** Begin **

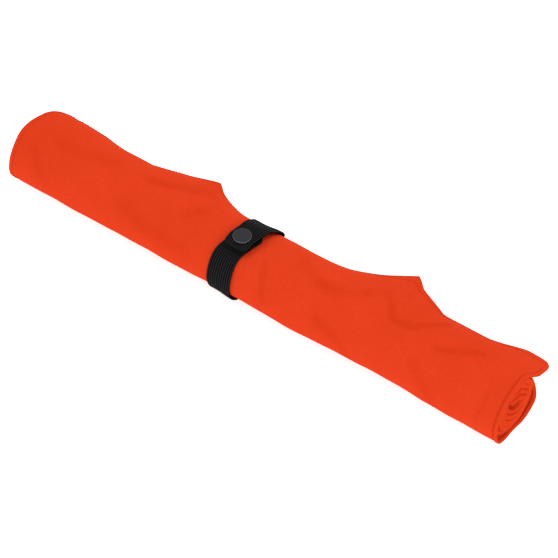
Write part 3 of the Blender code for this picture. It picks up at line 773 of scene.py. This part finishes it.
# %% Thread material and rows of stitches
STITCH = 0.0028  # from one needle hole to the next
STITCH_GAP = 0.0003
THREAD_RADIUS = 0.00024
THREAD_LIFT = 0.0002  # a thread on the strap lies this far out of its dip
GRAIN_SIDES = 6
GRAIN_RINGS = 5


def thread_material(name, colour, dark):
    """Spun polyester thread: two plies twisted together, drawn as slanting ridges."""
    made, tree, shader = new_material(name)
    place = add_node(tree, "ShaderNodeTexCoord").outputs["Object"]
    ply = add_node(tree, "ShaderNodeTexWave", {"Vector": place, "Scale": 700.0, "Distortion": 1.0},
                   wave_type="BANDS", bands_direction="DIAGONAL").outputs["Fac"]
    connect(tree, shader, {
        "Base Color": blend_colours(tree, ply, linear(dark), linear(colour)), "Roughness": 0.8,
        "Specular IOR Level": 0.1, "Normal": bump(tree, ply, 0.4, 0.0001)})
    return made


def capped_rings(rings, poles):
    """Points and faces of a closed solid: rings of equal count, and a pole at each end."""
    points = np.concatenate([rings.reshape(-1, 3), poles])
    numbers = np.arange(rings.shape[0] * rings.shape[1]).reshape(rings.shape[:2])
    numbers = np.concatenate([numbers, numbers[:, :1]], axis=1)
    faces = quads(numbers).tolist()
    for ring, pole in ((numbers[0], len(points) - 2), (numbers[-1], len(points) - 1)):
        faces += [[ring[i], ring[i + 1], pole] for i in range(rings.shape[1])]
    return points, faces


def grain():
    """A closed grain of thread along X: rings of radius sqrt(1 - t^2.5), and a point at each end."""
    t = np.linspace(-0.92, 0.92, GRAIN_RINGS)
    turn = np.arange(GRAIN_SIDES) * 2 * math.pi / GRAIN_SIDES
    size = np.sqrt(1 - np.abs(t) ** 2.5)[:, None]
    rings = np.stack(np.broadcast_arrays(t[:, None], size * np.cos(turn), size * np.sin(turn)), -1)
    return capped_rings(rings, [[-1, 0, 0], [1, 0, 0]])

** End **

Starting with the first line of the data above, copy each line exactly until you reach the line with "return made"; include that line as well.

RESULT:
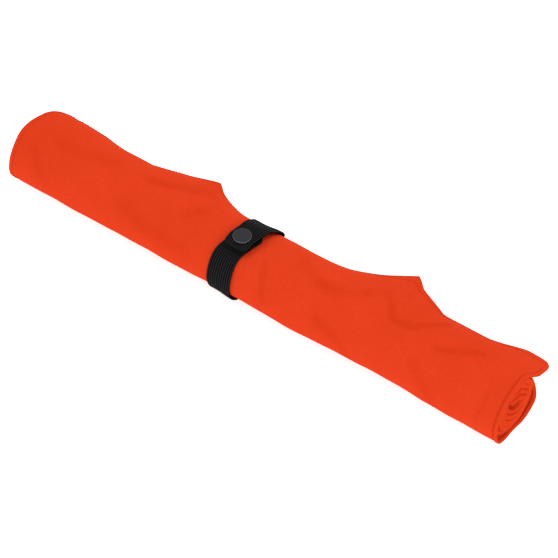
Write part 3 of the Blender code for this picture. It picks up at line 773 of scene.py. This part finishes it.
# %% Thread material and rows of stitches
STITCH = 0.0028  # from one needle hole to the next
STITCH_GAP = 0.0003
THREAD_RADIUS = 0.00024
THREAD_LIFT = 0.0002  # a thread on the strap lies this far out of its dip
GRAIN_SIDES = 6
GRAIN_RINGS = 5


def thread_material(name, colour, dark):
    """Spun polyester thread: two plies twisted together, drawn as slanting ridges."""
    made, tree, shader = new_material(name)
    place = add_node(tree, "ShaderNodeTexCoord").outputs["Object"]
    ply = add_node(tree, "ShaderNodeTexWave", {"Vector": place, "Scale": 700.0, "Distortion": 1.0},
                   wave_type="BANDS", bands_direction="DIAGONAL").outputs["Fac"]
    connect(tree, shader, {
        "Base Color": blend_colours(tree, ply, linear(dark), linear(colour)), "Roughness": 0.8,
        "Specular IOR Level": 0.1, "Normal": bump(tree, ply, 0.4, 0.0001)})
    return made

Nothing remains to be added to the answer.